Large-scale Clustering via Fast Splitting of a Sparse Representative Tree Based on Local Density

Large-scale clustering remains an active yet challenging task in data mining and machine learning, where existing algorithms often struggle to balance efficiency, accuracy, and adaptability. This paper proposes a novel large-scale clustering framework with three key innovations: (1)Parameter-free cluster discovery: unlike conventional methods requiring predefined cluster numbers, our algorithm autonomously identifies natural cluster structures through dynamic density-based splitting decisions.(2)Hybrid sampling-partitioning strategy: by integrating randomized sampling with K-means-based partitioning, we extract high-quality representative points that preserve data integrity with linear computational complexity.(3)Local density-driven MST segmentation: A minimum spanning tree (MST) constructed from representatives is adaptively partitioned using a local density criterion, which dynamically disconnects weakly associated edges by comparing density peaks between adjacent representative points.
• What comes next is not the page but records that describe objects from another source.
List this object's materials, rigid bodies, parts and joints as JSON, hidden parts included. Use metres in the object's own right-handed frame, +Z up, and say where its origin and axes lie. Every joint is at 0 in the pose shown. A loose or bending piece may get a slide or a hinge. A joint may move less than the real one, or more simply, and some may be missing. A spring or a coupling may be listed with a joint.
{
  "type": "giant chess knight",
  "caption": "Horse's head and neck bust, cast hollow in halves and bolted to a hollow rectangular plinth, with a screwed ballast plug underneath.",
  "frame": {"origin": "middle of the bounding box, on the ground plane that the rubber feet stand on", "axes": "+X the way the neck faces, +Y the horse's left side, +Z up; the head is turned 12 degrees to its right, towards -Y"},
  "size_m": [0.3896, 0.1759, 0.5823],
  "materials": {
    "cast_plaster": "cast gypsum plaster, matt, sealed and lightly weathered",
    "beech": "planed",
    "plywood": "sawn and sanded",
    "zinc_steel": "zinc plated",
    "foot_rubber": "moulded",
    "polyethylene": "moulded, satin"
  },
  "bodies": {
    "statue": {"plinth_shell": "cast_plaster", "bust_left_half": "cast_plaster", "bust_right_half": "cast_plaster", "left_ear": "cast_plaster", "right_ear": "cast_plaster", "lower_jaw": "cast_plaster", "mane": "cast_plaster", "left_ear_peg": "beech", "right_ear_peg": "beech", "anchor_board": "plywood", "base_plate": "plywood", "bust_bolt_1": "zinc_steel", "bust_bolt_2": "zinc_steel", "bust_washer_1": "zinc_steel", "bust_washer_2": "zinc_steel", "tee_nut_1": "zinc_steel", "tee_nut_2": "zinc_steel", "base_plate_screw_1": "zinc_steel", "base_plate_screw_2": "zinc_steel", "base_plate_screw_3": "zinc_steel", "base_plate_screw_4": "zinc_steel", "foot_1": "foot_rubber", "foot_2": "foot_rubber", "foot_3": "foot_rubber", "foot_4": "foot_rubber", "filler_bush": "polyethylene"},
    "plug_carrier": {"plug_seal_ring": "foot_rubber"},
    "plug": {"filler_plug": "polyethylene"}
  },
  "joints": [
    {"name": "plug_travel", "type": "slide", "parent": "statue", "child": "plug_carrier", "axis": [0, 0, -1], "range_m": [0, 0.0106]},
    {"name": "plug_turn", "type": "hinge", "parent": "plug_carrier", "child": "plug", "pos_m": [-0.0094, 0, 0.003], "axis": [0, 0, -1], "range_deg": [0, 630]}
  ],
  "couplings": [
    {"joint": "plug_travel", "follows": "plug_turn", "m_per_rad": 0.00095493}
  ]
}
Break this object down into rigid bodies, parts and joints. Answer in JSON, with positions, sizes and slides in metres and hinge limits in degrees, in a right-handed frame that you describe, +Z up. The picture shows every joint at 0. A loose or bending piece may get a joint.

Extensive experiments on synthetic and real-world data sets (up to 20 million samples) demonstrate the algorithm's superiority: it achieves higher clustering accuracy than state-of-the-art methods while reducing runtime. Notably, the framework exhibits remarkable robustness to sampling ratios and eliminates dependency on user-specified parameters, making it ideal for real-world applications with complex, arbitrary-shaped data distributions.